La natura contrattuale della responsabilità dell’amministratore sociale implica, in tema di onere della prova, che la società alleghi l’inadempimento degli obblighi gestori in capo all’amministratore, primo tra tutti l’obbligo di conservazione del patrimonio sociale, nonché alleghi e provi il danno e il nesso causale rispetto all’inadempimento, danno che, in caso di atti distrattivi, consisterà nella perdita patrimoniale cagionata dalla relativa sottrazione imputabile all’organo amministrativo. L’amministratore convenuto dovrà, invece, allegare e provare di avere adempiuto agli obblighi conservativi del patrimonio della società e, quindi, che gli atti di disposizione patrimoniale compiuti siano stati adottati nell’interesse della società, oppure di non aver potuto adempiere a detti obblighi conservativi per fatto non imputabile.
Il requisito del periculum in mora per la concessione di un sequestro conservativo richiede la prova di un fondato timore di perdere le garanzie del proprio credito. Requisito desumibile, alternativamente, sia da elementi oggettivi, riguardanti la capacità patrimoniale del debitore in rapporto all’entità del credito, sia da elementi soggettivi, rappresentati invece da comportamenti del debitore che lascino presumere che, al fine di sottrarsi all’adempimento, egli possa porre in essere atti dispositivi idonei a provocare l’eventuale depauperamento del suo patrimonio. Il periculum in mora può essere riconosciuto esistente innanzitutto quando sussista una condizione oggettiva di inadeguata consistenza del patrimonio del debitore stesso in rapporto all’entità del credito.

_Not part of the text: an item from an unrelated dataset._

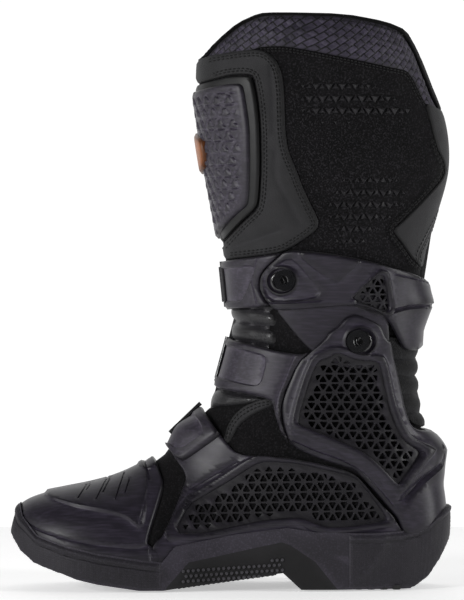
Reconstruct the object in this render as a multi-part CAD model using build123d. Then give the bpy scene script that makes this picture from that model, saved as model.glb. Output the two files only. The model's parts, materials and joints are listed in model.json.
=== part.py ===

Operazione in conflitto di interessi e rimborso dei finanziamenti soci
Ai fini della configurabilità dell’esistenza di un conflitto di interessi tra la società e il suo amministratore occorre accertare in concreto l’esistenza di un interesse dell’amministratore incompatibile, contrastante e inconciliabile con quello della società dal medesimo amministrata, non rilevando quale elemento sufficiente la circostanza che l’amministrazione delle due controparti contrattuali sia in capo alla stessa persona. La mera coincidenza nella stessa persona dei ruoli di amministratore delle contrapposte parti contrattuali non costituisce, invero, circostanza ed elemento sufficiente per la configurazione di un conflitto di interessi.
In caso di azione giudiziale del socio per la restituzione del finanziamento effettuato in favore della società, il giudice del merito deve verificare se la situazione di crisi prevista dall’art. 2467, co. 2, c.c. sussista, oltre che al momento della concessione del finanziamento, anche a quello della decisione, trattandosi di fatto impeditivo del diritto alla restituzione del finanziamento rilevabile dal giudice d’ufficio, in quanto oggetto di un’eccezione in senso lato, sempre che la situazione di crisi risulti provata ex actis, secondo quanto dedotto e prodotto in giudizio.
Il credito del socio, in presenza di un finanziamento concesso nelle condizioni di eccessivo squilibrio dell’indebitamento rispetto al patrimonio netto o laddove sarebbe stato ragionevole un conferimento subisce una postergazione legale, la quale non opera una riqualificazione del prestito da finanziamento a conferimento con esclusione del diritto al rimborso, ma incide sull’ordine di soddisfazione dei crediti. L’effetto della postergazione è automatico, non dipendendo da una conoscenza effettiva dello stato della società o dall’intenzione delle parti, e impone al giudice, richiesto del rimborso, di accertare, sulla base delle risultanze processuali in atti, se la situazione sociale ricada in una delle fattispecie ex art. 2467 c.c., co. 2, c.c. L’eccessivo squilibrio nell’indebitamento o la situazione finanziaria in cui sarebbe stato ragionevole un conferimento, da verificare sia al momento del prestito, sia della richiesta di rimborso e, quindi, in caso di controversia, della decisione giudiziale, costituiscono fatto impeditivo del diritto al rimborso oggetto di eccezione in senso lato.
Responsabilità dell’amministratore per operazioni compiute in conflitto d’interessi
Il regime della responsabilità dell’amministratore delineata dall’ordinamento non ha valenza meramente sanzionatoria della violazione formale degli obblighi e doveri derivanti dalla carica, ma richiede che dalla loro comprovata inosservanza sia derivato alla società un effettivo pregiudizio economico. La conclusione di contratti di fornitura da parte della società con una società terza facente parte di un contratto di associazione in partecipazione con un’altra società di cui l’amministratore della prima è amministratore e socio unico non costituisce operazione in conflitto d’interessi, in quanto è da escludere che un interesse economico indiretto così vagamente prospettato possa rilevare ai fini della configurazione in concreto di un conflitto di interessi tra l’amministratore e la società rappresentata che, come noto, presuppone un contrasto tale tra gli obiettivi perseguiti da non consentire al soggetto che agisce di soddisfare l’uno senza sacrificare l’altro.